There then follows a list of 18 individuals, companies and public officials including, for example, the Attorney-General and the Shadow Attorney-General, and various senior officials of VCAT.
This material illustrates what we said earlier about the multiplication of grievances, and reflects the state of high anxiety in which Ms Luck unfortunately finds herself. There is, of course, no basis whatsoever for this Court to add any parties to the proceeding, let alone for them to be dealt with “for alleged summary and indictable offences”.
In the circumstances, we think it would be in the interests of all parties if it were possible for some process of conciliation or mediation to be embarked upon. Clearly, given Ms Luck’s distressed state, she would require some independent assistance if that process were to be productive.
Summary
Given the length and complexity of these reasons, it is appropriate that we summarise our conclusions as follows:
(1) The applications for leave to appeal in relation to the adjournment application and the application for VCAT transcript are refused.

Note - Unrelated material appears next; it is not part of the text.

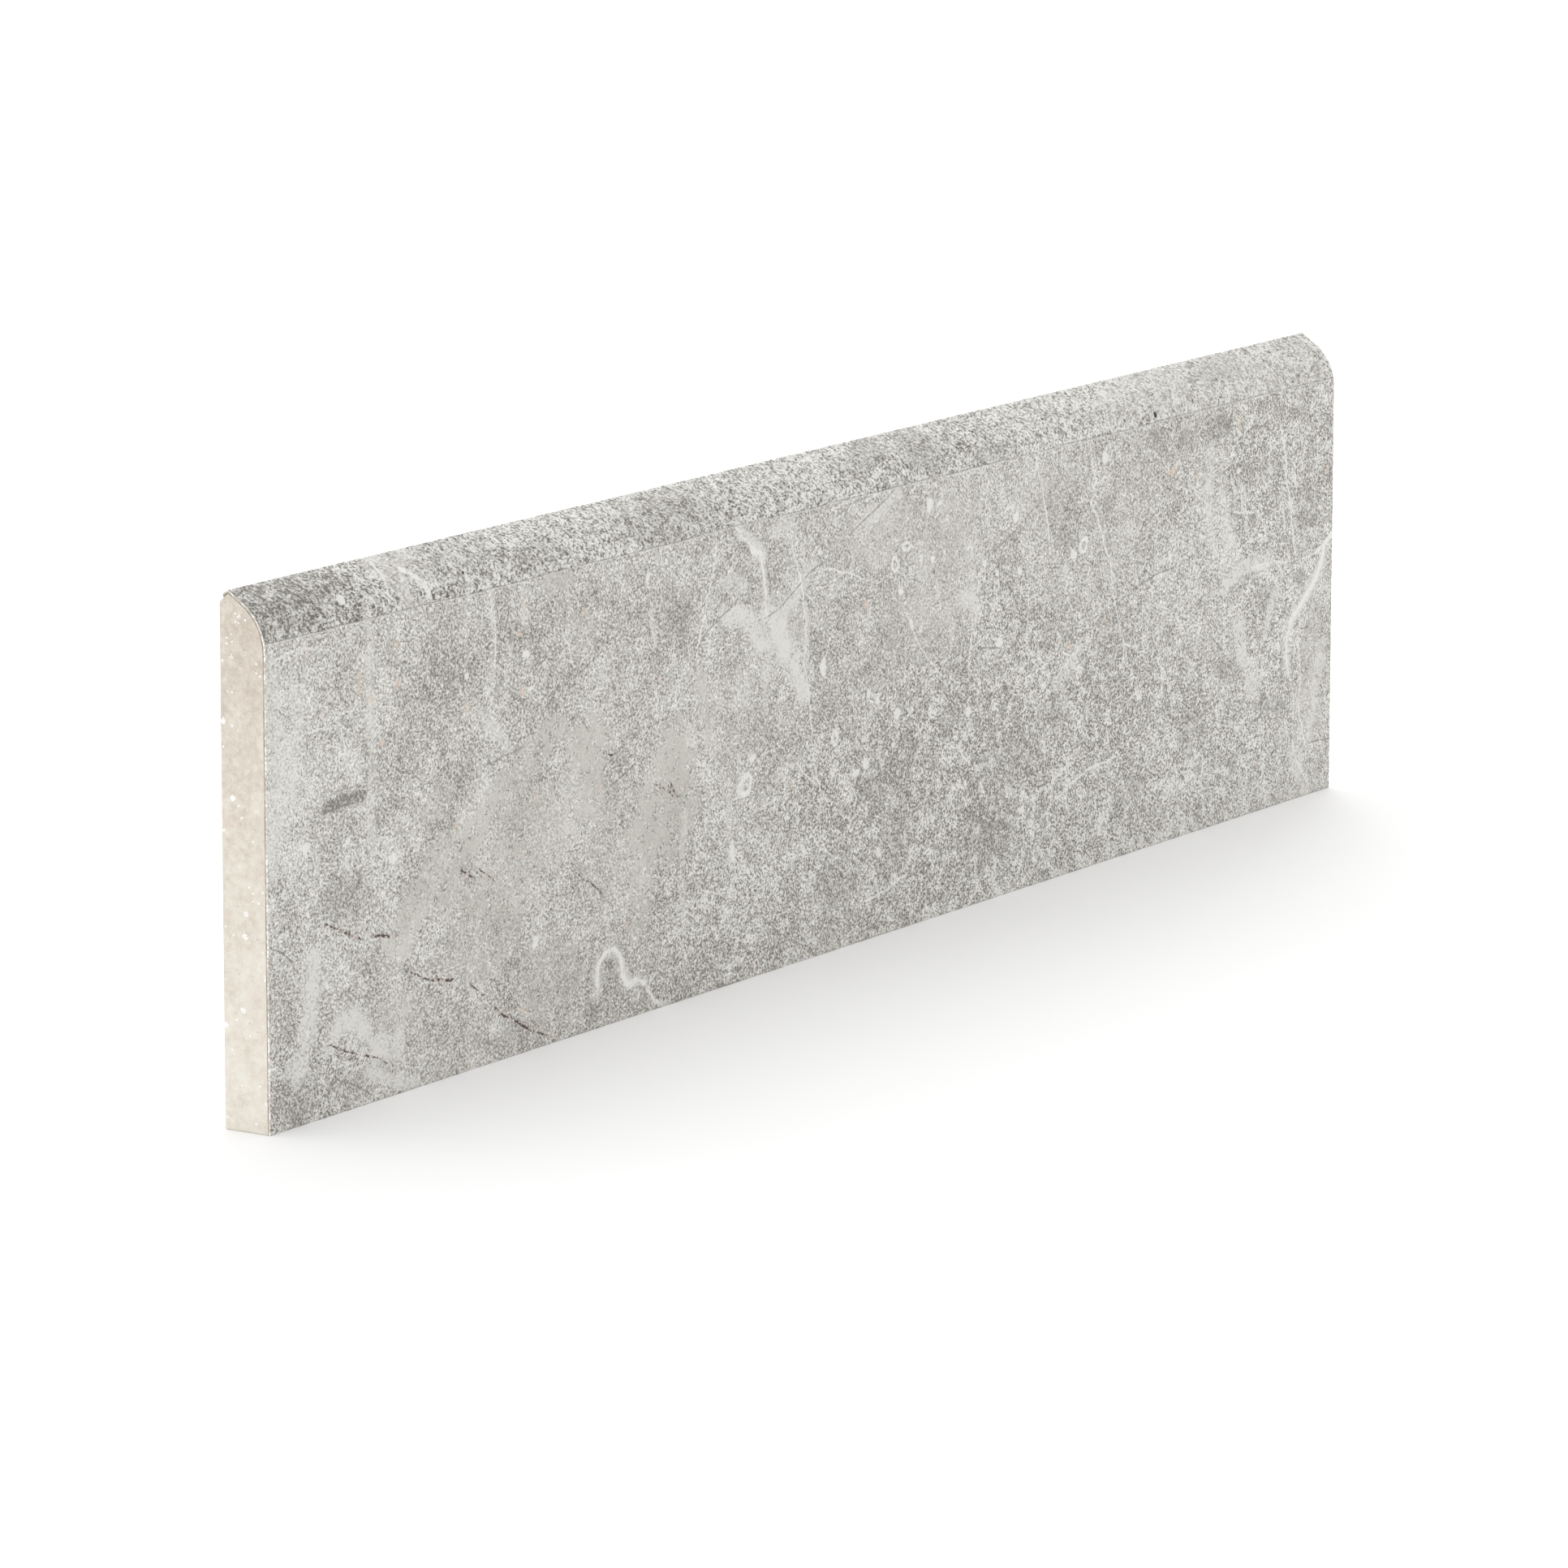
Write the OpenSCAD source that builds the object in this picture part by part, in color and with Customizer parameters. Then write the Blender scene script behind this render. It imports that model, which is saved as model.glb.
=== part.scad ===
// Bullnose skirting tile: a glazed stoneware strip with one long edge rounded over.
// X runs along the wall, the glazed face looks towards -Y, the ribbed back towards +Y.
// The origin is at the middle of the bottom edge's box.

/* [Tile] */
// Length along the wall
tile_l = 333; // [120:1:600]
// Height from the floor edge to the crest of the nose
tile_h = 85; // [50:1:150]
// Thickness from the rib crests to the glazed face
tile_t = 8.7; // [7:0.1:14]
// Width of the 45 degree arris along the bottom edges
arris = 0.25; // [0.1:0.05:0.3]

/* [Nose] */
// Radius of the rounded front of the nose
nose_r = 9.3; // [7:0.1:12]
// How far the nose turns before it runs straight up to the crest, in degrees
nose_turn = 57; // [50:1:65]

/* [Back chamfer] */
// Height of the bare back chamfer's lower edge below the crest
chamfer_h = 2.16; // [1.6:0.02:3]
// Slope of the back chamfer below level, in degrees
chamfer_slope = 43; // [38:1:50]
// How far the nose coats run over the crest and down the chamfer
coat_lap = 1.4; // [0.8:0.1:1.8]

/* [Coats] */
// Thickness of the engobe between the body and the glaze
engobe_t = 0.2; // [0.1:0.05:0.4]
// Thickness of the printed glaze
glaze_t = 0.3; // [0.3:0.05:0.6]
// Where the face coats stop and the nose coats start, in degrees up the nose
seam_turn = 10; // [0:1:30]

/* [Back relief] */
// Width of a groove at its mouth
groove_w = 9; // [4:0.5:16]
// Depth of the grooves
groove_depth = 0.7; // [0.3:0.1:1.2]
// Width of a rib crest between two grooves
rib_w = 6; // [3:0.5:16]
// Least width of the flat land at each end of the back
end_land = 8; // [4:0.5:30]
// Draft of the groove walls, in degrees from square
groove_draft = 35; // [10:1:50]

/* [Hidden] */
$fn = 96;

coat_t = engobe_t + glaze_t;
face_y = -tile_t / 2;
back_y = tile_t / 2;
far = 3 * max(tile_h, nose_r);   // beyond the section on every side
over = 1;                        // how far a cutter runs past what it cuts

// Outward directions, in the section's own plane (thickness, height)
facet_out = [-cos(nose_turn), sin(nose_turn)];
chamfer_out = [sin(chamfer_slope), cos(chamfer_slope)];

// Foot of the bare chamfer, crest of the glaze, and the middle of the nose's arc
chamfer_foot = [back_y, tile_h - chamfer_h];
crest_y = back_y + (coat_t - chamfer_out[1] * chamfer_h) / chamfer_out[0];
nose_y = face_y + nose_r;
nose_z = tile_h - (nose_r + cos(nose_turn) * (crest_y - nose_y)) / sin(nose_turn);

groove_pitch = groove_w + rib_w;
groove_n = floor((tile_l - 2 * end_land - groove_w) / groove_pitch) + 1;
groove_floor_w = groove_w - 2 * groove_depth * tan(groove_draft);

// Point where the facet and the chamfer of a section meet, depth below the glazed surface
function crest(depth) =
    let (
        a = facet_out,
        b = chamfer_out,
        on_facet = a * [nose_y, nose_z] + nose_r - depth,
        on_chamfer = b * chamfer_foot + coat_t - depth,
        det = a[0] * b[1] - a[1] * b[0]
    )
    [(on_facet * b[1] - a[1] * on_chamfer) / det, (a[0] * on_chamfer - on_facet * b[0]) / det];

// Height at which the chamfer of a section meets the back
function chamfer_end_z(depth) = chamfer_foot[1] + (coat_t - depth) / chamfer_out[1];

// Cross-section of everything that lies more than depth below the glazed surface
module section(depth) {
    y = face_y + depth;
    r = nose_r - depth;
    cut = arris - depth;
    middle = [nose_y, nose_z];
    front_foot = cut > 0 ? [[y + cut, 0], [y, cut]] : [[y, 0]];
    front_top = [y, nose_z + r * (1 - cos(nose_turn)) / sin(nose_turn)];
    difference() {
        polygon(concat(front_foot, [
            front_top,
            crest(depth),
            [back_y, chamfer_end_z(depth)],
            [back_y, arris],
            [back_y - arris, 0]
        ]));
        difference() {
            polygon([middle, middle + [-2 * r, 0], middle + 2 * r * facet_out]);
            translate(middle) circle(r);
        }
    }
}

// Half-plane above the seam, which runs square to the nose's surface
module above_seam() {
    translate([nose_y, nose_z]) rotate(-seam_turn) translate([-far, 0]) square([2 * far, far]);
}

// Half-plane on the crest's side of the line where the nose coats stop on the chamfer
module before_lap_end() {
    translate(crest(0)) rotate(-chamfer_slope) translate([coat_lap - far, -far]) square([far, 2 * far]);
}

// Cross-section of a coat between two depths
module coat(outer, inner) {
    difference() {
        section(outer);
        section(inner);
    }
}

module face_coat(outer, inner) {
    difference() {
        coat(outer, inner);
        above_seam();
    }
}

module nose_coat(outer, inner) {
    intersection() {
        coat(outer, inner);
        above_seam();
        before_lap_end();
    }
}

// Carries a section (thickness, height) along the whole length of the tile
module along_wall(length) {
    translate([-length / 2, 0, 0]) rotate([90, 0, 90]) linear_extrude(length) children();
}

// One groove of the back relief, open at the top and bottom edges
module groove() {
    translate([0, 0, -over])
        linear_extrude(tile_h + 2 * over)
            polygon([
                [-groove_floor_w / 2, back_y - groove_depth],
                [groove_floor_w / 2, back_y - groove_depth],
                [groove_w / 2, back_y],
                [groove_w / 2, back_y + over],
                [-groove_w / 2, back_y + over],
                [-groove_w / 2, back_y]
            ]);
}

module biscuit_body() {
    color([0.86, 0.83, 0.77]) difference() {
        along_wall(tile_l) section(coat_t);
        for (i = [0 : groove_n - 1])
            translate([(i - (groove_n - 1) / 2) * groove_pitch, 0, 0]) groove();
    }
}

module face_engobe() {
    color([0.72, 0.71, 0.68]) along_wall(tile_l) face_coat(glaze_t, coat_t);
}

module nose_engobe() {
    color([0.72, 0.71, 0.68]) along_wall(tile_l) nose_coat(glaze_t, coat_t);
}

module face_glaze() {
    color([0.74, 0.74, 0.72]) along_wall(tile_l) face_coat(0, glaze_t);
}

module nose_glaze() {
    color([0.66, 0.65, 0.62]) along_wall(tile_l) nose_coat(0, glaze_t);
}

biscuit_body();
face_engobe();
nose_engobe();
face_glaze();
nose_glaze();
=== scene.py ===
"""Bullnose skirting tile: a cream fired biscuit under engobe and a matt cement-look glaze.

The long top edge is ground round and coated again, so the nose has its own, coarser print.
Lengths are in metres; positions on the skin of the tile are given as (x, s), where s is
the way up the glazed surface from the bottom edge, over the nose and on to the crest.
"""
import math

import bpy
import numpy as np
from mathutils import Matrix, Vector


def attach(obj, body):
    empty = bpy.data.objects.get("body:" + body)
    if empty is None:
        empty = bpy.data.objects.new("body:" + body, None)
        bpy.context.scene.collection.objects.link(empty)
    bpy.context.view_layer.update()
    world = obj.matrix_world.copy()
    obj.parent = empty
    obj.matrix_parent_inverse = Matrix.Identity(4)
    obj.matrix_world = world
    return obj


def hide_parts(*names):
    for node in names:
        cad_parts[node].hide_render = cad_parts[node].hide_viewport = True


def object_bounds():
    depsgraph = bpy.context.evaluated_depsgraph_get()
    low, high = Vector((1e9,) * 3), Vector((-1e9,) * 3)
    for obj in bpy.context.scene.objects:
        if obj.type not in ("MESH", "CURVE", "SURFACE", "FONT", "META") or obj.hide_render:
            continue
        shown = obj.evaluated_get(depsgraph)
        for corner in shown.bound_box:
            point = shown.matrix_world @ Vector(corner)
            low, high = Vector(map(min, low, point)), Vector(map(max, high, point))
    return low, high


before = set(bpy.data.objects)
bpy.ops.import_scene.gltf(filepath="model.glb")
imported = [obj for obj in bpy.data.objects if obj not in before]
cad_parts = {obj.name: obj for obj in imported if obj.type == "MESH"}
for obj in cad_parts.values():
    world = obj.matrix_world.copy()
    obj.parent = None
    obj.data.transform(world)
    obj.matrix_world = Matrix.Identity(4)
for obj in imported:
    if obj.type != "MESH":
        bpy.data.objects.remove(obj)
cad_low, cad_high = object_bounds()

MM = 0.001

# -------- sizes of the tile
HALF_L = cad_high.x
FRONT, BACK = cad_low.y, cad_high.y
TOP = cad_high.z
GLAZE_T = 0.3 * MM
ENGOBE_T = 0.2 * MM
COAT_T = GLAZE_T + ENGOBE_T
NOSE_R = 9.3 * MM
NOSE_TURN = math.radians(57)
SEAM_TURN = math.radians(10)
CHAMFER_H = 2.16 * MM
CHAMFER_SLOPE = math.radians(43)
COAT_LAP = 1.4 * MM
CREST_R = 0.5 * MM      # the glaze draws back to this radius along the crest
ARRIS_R = 0.25 * MM     # the bottom edge of the glaze is rounded by this much
GROOVE_EASE = 0.25 * MM # edges of the back relief
END_EASE = 0.25 * MM    # back edges of the cut ends
FOOT_EASE = 0.6 * MM    # bottom edges of the cut ends
SEAM_FADE = 3 * MM      # the wave of the seam dies out over this height
SAME = 1e-6             # places closer than this are one place

# The section of the glazed surface: flat, then an arc, a straight facet, the crest, the lap
CREST_Y = BACK + (COAT_T - math.cos(CHAMFER_SLOPE) * CHAMFER_H) / math.sin(CHAMFER_SLOPE)
NOSE_Y = FRONT + NOSE_R
NOSE_Z = TOP - (NOSE_R + math.cos(NOSE_TURN) * (CREST_Y - NOSE_Y)) / math.sin(NOSE_TURN)
FACET_UP = (math.sin(NOSE_TURN), math.cos(NOSE_TURN))
LAP_DOWN = (math.cos(CHAMFER_SLOPE), -math.sin(CHAMFER_SLOPE))
ARC_END = (NOSE_Y - NOSE_R * math.cos(NOSE_TURN), NOSE_Z + NOSE_R * math.sin(NOSE_TURN))
FACET_L = (CREST_Y - ARC_END[0]) / FACET_UP[0]
CREST_TURN = math.pi / 2 - NOSE_TURN + CHAMFER_SLOPE
CREST_CUT = CREST_R * math.tan(CREST_TURN / 2)

S_NOSE = NOSE_Z
S_SEAM = S_NOSE + NOSE_R * SEAM_TURN
SEAM_S = S_SEAM / MM    # the same in mm, as in the lists of the print
S_FACET = S_NOSE + NOSE_R * NOSE_TURN
S_CREST = S_FACET + FACET_L - CREST_CUT
S_LAP = S_CREST + CREST_R * CREST_TURN
S_END = S_LAP + COAT_LAP - CREST_CUT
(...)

(2) The appeal from the order refusing a stay of the application for possession in VCAT is dismissed.
(3) The application for leave to appeal from the orders dismissing the application for an extension of time and the applications for leave to appeal from the VCAT orders of 5 May and 20 May 2005 is granted. The Court treats the appeal as having been heard on 12 August and allows the appeal. The result is that those applications will be remitted to the Trial Division for hearing.
(4) The Court has expressed the view that the availability of an accurate transcript of the VCAT proceedings is essential to the proper hearing of those applications. There is no order in that regard.
(5) Because of the anxiety and distress which Ms Luck is experiencing as a result of the various proceedings in which she is involved, it is highly desirable that steps be taken – if practicable – to arrange for a mediation of the matters in dispute. Once again, we make no order in that regard.
(6) There will be no order as to costs.